In A Fix: Fixed-Term Parliaments in the Australian States

2013 ◽  
Vol 41 (2) ◽  
pp. 265-298
Author(s):  
Peter Congdon
Keyword(s):  
Western Australia ◽  
Prime Minister ◽  
New South ◽  
New South Wales ◽  
South Australia ◽  
Constitutional Amendments ◽  
South Wales

Constitutional systems of Westminster heritage are increasingly moving towards fixed-term parliaments to, amongst other things, prevent the Premier or Prime Minister opportunistically calling a ‘snap election’. Amongst the Australian states, qualified fixed-term parliaments currently exist in New South Wales, South Australia and Victoria. Queensland, Tasmania and Western Australia have also deliberated over whether to establish similar fixed-term parliaments. However, manner and form provisions in those states' constitutions entrench the Parliament's duration, Governor's Office and dissolution power. In Western Australia and Queensland, unlike Tasmania, such provisions are doubly entrenched.
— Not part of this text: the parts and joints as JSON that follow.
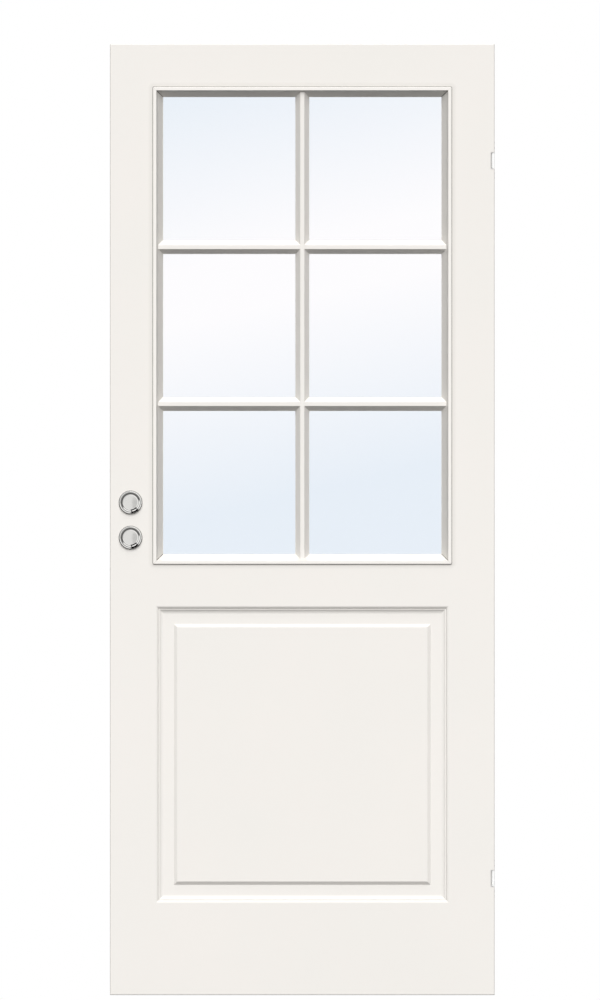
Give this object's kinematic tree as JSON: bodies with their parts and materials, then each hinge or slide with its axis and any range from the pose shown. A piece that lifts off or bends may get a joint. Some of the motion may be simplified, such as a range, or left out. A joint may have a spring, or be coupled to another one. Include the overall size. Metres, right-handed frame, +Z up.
{
  "type": "interior door leaf with glazed upper light",
  "caption": "White painted interior door leaf with small clear panes over a raised panel, chrome roses and let-in hinge sockets.",
  "frame": {"origin": "on the hinge edge of the leaf, at its foot and at mid thickness", "axes": "+X out of the hinge edge, the leaf running towards -X; -Y out of the front face; +Z up"},
  "size_m": [0.825, 0.0504, 2.04],
  "materials": {
    "paint": "satin white paint",
    "bead_paint": "satin white paint on a moulded bead",
    "timber": "softwood, painted white where it shows at the edges",
    "core_board": "fibreboard filling, hidden",
    "clear_glass": "clear float glass",
    "polished_chrome": "polished",
    "hinge_enamel": "white enamel",
    "hinge_steel": "bright drawn steel",
    "satin_steel": "satin brushed",
    "lock_steel": "zinc plated, hidden in its mortise"
  },
  "bodies": {
    "root": {"front_face_board": "paint", "front_bead_top": "bead_paint", "front_bead_bottom": "bead_paint", "front_bead_lock_side": "bead_paint", "front_bead_hinge_side": "bead_paint", "front_upright_bar": "bead_paint", "front_upper_bar_lock_side": "bead_paint", "front_upper_bar_hinge_side": "bead_paint", "front_lower_bar_lock_side": "bead_paint", "front_lower_bar_hinge_side": "bead_paint", "front_handle_rose": "polished_chrome", "front_key_rose": "polished_chrome", "back_face_board": "paint", "back_bead_top": "bead_paint", "back_bead_bottom": "bead_paint", "back_bead_lock_side": "bead_paint", "back_bead_hinge_side": "bead_paint", "back_upright_bar": "bead_paint", "back_upper_bar_lock_side": "bead_paint", "back_upper_bar_hinge_side": "bead_paint", "back_lower_bar_lock_side": "bead_paint", "back_lower_bar_hinge_side": "bead_paint", "back_handle_rose": "polished_chrome", "back_key_rose": "polished_chrome", "hinge_stile": "timber", "lock_stile": "timber", "top_rail": "timber", "lock_rail": "timber", "bottom_rail": "timber", "panel_core": "core_board", "pane_top_lock_side": "clear_glass", "pane_top_hinge_side": "clear_glass", "pane_middle_lock_side": "clear_glass", "pane_middle_hinge_side": "clear_glass", "pane_bottom_lock_side": "clear_glass", "pane_bottom_hinge_side": "clear_glass", "upper_hinge_plate": "hinge_enamel", "upper_hinge_pin": "hinge_steel", "lower_hinge_plate": "hinge_enamel", "lower_hinge_pin": "hinge_steel", "lock_faceplate": "satin_steel", "lock_case": "lock_steel", "latch_bolt": "satin_steel", "dead_bolt": "satin_steel"}
  },
  "joints": []
}
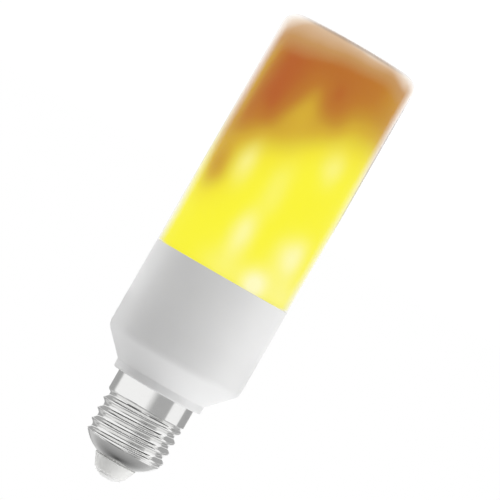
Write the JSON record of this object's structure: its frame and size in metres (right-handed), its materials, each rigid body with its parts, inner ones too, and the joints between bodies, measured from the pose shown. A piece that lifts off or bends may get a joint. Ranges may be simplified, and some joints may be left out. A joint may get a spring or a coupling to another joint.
{
  "type": "led stick bulb",
  "caption": "Slim cylindrical flame-effect lamp with a lit diffuser, a white driver housing and a screw cap.",
  "frame": {"origin": "centre of the flat face of the head, on which the bulb stands", "axes": "+Z along the bulb's axis from the head to the screw cap's centre contact; X and Y across it"},
  "size_m": [0.046, 0.0458, 0.1533],
  "materials": {
    "clear_cover": "clear, faintly frosted",
    "lit_diffuser": "diffusing, lit from inside as a flame",
    "white_housing": "fine satin moulding",
    "nickel_shell": "bright nickel plate",
    "pale_insulator": "smooth",
    "contact_metal": "tinned",
    "white_plastic": "smooth moulding",
    "led_board": "white solder mask with yellow diode faces",
    "screw_steel": "zinc plated",
    "circuit_board": "solder mask",
    "black_component": "moulded epoxy",
    "aluminium_can": "drawn can",
    "film_capacitor_coat": "dipped coat",
    "ferrite_choke": "sleeved winding",
    "resistor_coat": "dipped coat",
    "tinned_wire": "tinned copper",
    "red_wire": "insulated wire",
    "black_wire": "insulated wire"
  },
  "bodies": {
    "root": {"diffuser_cover": "clear_cover", "diffuser_sleeve": "lit_diffuser", "housing": "white_housing", "screw_shell": "nickel_shell", "cap_insulator": "pale_insulator", "centre_contact": "contact_metal", "led_carrier": "white_plastic", "led_flex_board": "led_board", "carrier_end_cap": "white_plastic", "head_led_board": "led_board", "carrier_base": "white_plastic", "base_screw_1": "screw_steel", "base_screw_2": "screw_steel", "base_screw_3": "screw_steel", "driver_board": "circuit_board", "controller_chip": "black_component", "bridge_rectifier": "black_component", "flex_socket": "black_component", "filter_capacitor": "aluminium_can", "film_capacitor": "film_capacitor_coat", "choke": "ferrite_choke", "fusible_resistor": "resistor_coat", "live_lead": "tinned_wire", "neutral_lead": "tinned_wire", "head_lead_positive": "red_wire", "head_lead_negative": "black_wire"}
  },
  "joints": []
}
This article considers whether these entrenching provisions present legal obstacles to constitutional amendments establishing fixed-term parliaments in those two states. This involves examining whether laws fixing parliamentary terms fall within section 6 of the Australia Acts 1986 (Cth) & (UK). The article concludes by examining recent amendments to the Electoral Act 1907 (WA) designed to enable fixed election dates in Western Australia without requiring a successful referendum.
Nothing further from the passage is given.